Decades later, the country remains under the heel of imperialism. Direct colonialism has been replaced by the domination of monopoly-finance capital and unequal terms of trade—with frequent imperialist interventions and occupations. Clothing factories have popped up alongside sugar plantations, but the system of capitalist exploitation remains. Haiti’s economy is dominated by large American corporations, which take home enormous profits created by the Haitian working class. Some 80% of exports from the island go to the US, and most imports come from the US. All of this is the material basis for the desperate violence and political instability driving Haitian immigration to the US.

When President Biden was elected, many American workers hoped his presidency would benefit immigrants, although many of his more passive supporters admitted such a benefit would be minor. This crisis has demonstrated that the situation has not improved even a millimeter. Illegal immigration arrests in the interior of the US have declined sharply, but the detention of migrants at the border has seen a significant increase. In fact, the total number of immigrants in ICE detention increased by 62% [6] between Biden’s inauguration in January and mid-September.

Despite promising to “close the camps,” Biden has done no such thing [7], merely recasting them as “overflow facilities” while maintaining a subhuman standard of living for the occupants. Rather than engaging in the barbaric practice of family separation, Biden “humanely” chooses to detain both mother and child in the same humiliating cages. The administration even renewed the contract on a migrant detention facility at the infamous Guantanamo Bay [8]. At the time of writing, the facility is seeking translators fluent in both Spanish and Haitian Creole.

It is, therefore, evident that the difference between Trump and Biden is rhetorical, not material. Trump’s attitude to immigrants was openly bloodthirsty, while Biden’s is that of the “respectable” liberal. However, both presidents are the faithful agents of the increasingly desperate and narrow-minded American bourgeoisie. Biden’s efforts to avoid the scrutiny of human rights advocates may lead to worse outcomes for immigrants, as his administration attempts to jettison asylum seekers as fast as possible by irresponsibly accelerating their cases. The “new and improved” Democratic Party procedure uses an Obama-era rule to push migrants [9] seeking asylum to the head of the line, leapfrogging immigrants who have been waiting for years, which puts new asylum seekers before a judge before they have had adequate time to prepare. Often, they do not even have time to hire a lawyer. While tens of millions of Biden voters may not approve of these human rights abuses, his capitalist backers certainly do.

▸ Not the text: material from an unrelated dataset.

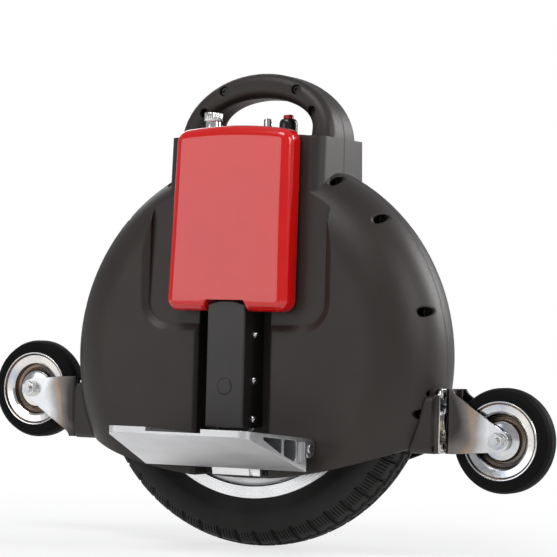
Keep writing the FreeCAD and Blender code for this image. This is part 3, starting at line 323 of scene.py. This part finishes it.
BLACK = plastic("shell_plastic", (0.020, 0.015, 0.013), (0.026, 0.020, 0.017), (0.40, 0.52),
                edge_r=0.0028, specular=0.4)
COVER = plastic("cover_plastic", (0.016, 0.013, 0.012), (0.022, 0.018, 0.017), (0.30, 0.40), grain=700.0)
GLOSS = plastic("panel_plastic", (0.012, 0.012, 0.012), (0.02, 0.02, 0.02), (0.16, 0.24), bump=0.05)
RED_CAP = plastic("button_plastic", (0.55, 0.01, 0.01), (0.65, 0.02, 0.015), (0.22, 0.3), bump=0.05)
LENS = plastic("lens_plastic", (0.55, 0.6, 0.66), (0.75, 0.8, 0.86), (0.08, 0.14), bump=0.03)
CELL_WRAP = plastic("battery_wrap", (0.03, 0.10, 0.3), (0.04, 0.14, 0.4), (0.3, 0.4))
BOARD = plastic("circuit_board", (0.02, 0.15, 0.05), (0.03, 0.22, 0.08), (0.3, 0.5))
PAD = pad_skin("pad_skin")
SATIN = metal("pedal_aluminium", (0.60, 0.60, 0.61), (0.70, 0.70, 0.71), (0.30, 0.40), stretch=(0.04, 1, 1))
BAR = metal("arm_aluminium", (0.78, 0.78, 0.78), (0.88, 0.88, 0.88), (0.30, 0.42))
STEEL = metal("bright_steel", (0.60, 0.60, 0.61), (0.72, 0.72, 0.73), (0.16, 0.26))
CHROME = metal("nickel_plate", (0.70, 0.69, 0.67), (0.80, 0.79, 0.77), (0.10, 0.18))
ZINC = metal("zinc_plate", (0.46, 0.50, 0.58), (0.84, 0.81, 0.76), (0.12, 0.22), broad_scale=30.0)
# Fork zinc with painted reflections: painted dark reflection of the shell near the root and a painted amber
# glint band.
FORK_PAINTED_REFLECTION_ZINC = painted_reflection_zinc("fork_painted_reflection_zinc", 206 * MM, 242 * MM)
# Painted shade for the recessed bands of the caster wheel centres, mottled from dark grey to dark amber.
PAINTED_SHADE_ZINC = metal("painted_shade_zinc", (0.14, 0.135, 0.13), (0.34, 0.25, 0.18), (0.22, 0.34), broad_scale=24.0)
DARK_STEEL = metal("blackened_steel", (0.03, 0.03, 0.03), (0.05, 0.05, 0.05), (0.35, 0.5))
IRON = metal("stator_iron", (0.22, 0.16, 0.12), (0.30, 0.22, 0.17), (0.4, 0.55))
COVER_METAL = turned_metal("motor_cover_metal", (0.48, 0.48, 0.49), (0.60, 0.60, 0.61), (0.26, 0.38),
                           (0, WHEEL_Z), 90.0)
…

In truth, borders represent a garrote around the neck of the international working class. Their real function is not security for populations in general, but security for the capitalists’ profits. The parallel between the mounted white border patrolmen and the slave catchers of the 19th century is more than just aesthetic. The division between Black and white workers serves the same function as the division between documented and undocumented workers. By brutally imposing fictitious distinctions on the working class, the capitalists can extract superprofits from the most oppressed workers while forcing the more “privileged” workers to accept bad conditions by threatening them with replacement by the cheaper workforce.

Capital, on the other hand, is never constrained by borders. In the age of modern imperialism, a capitalist can import low-cost specialists, laborers, and resources from any corner of the Earth. At the same time, labor unions, wages, and even corporate taxes are kept localized as much as possible. Global supply chains contort themselves into increasingly complex and inefficient patterns to produce goods at poverty wages while selling them at American prices. If an American union demands higher pay, the company can fire the workers and move its operations to places like Haiti, where workers can be forced by violence and starvation to accept a lower standard of living.

As the capitalist crisis deepens, the American bourgeoisie is guarding its borders more jealously than ever. The capitalist state will do everything it can get away with to ensure foreign workers are penned into countries where they can be easily exploited, and that any immigrants who get through the net are too terrorized to organize. As workers, our interests are entirely opposed to this. We must embrace an internationalist perspective, understanding that as long as any mass of workers is super-exploited, we all suffer. Rather than the petty nationalism of the current labor leadership, we need the revolutionary ideas of Marxism to take the movement forward. What we need is a class-independent workers’ party that fights against the imperialist terror of the Democrats and Republicans and for the immediate and unconditional legalization of all immigrants.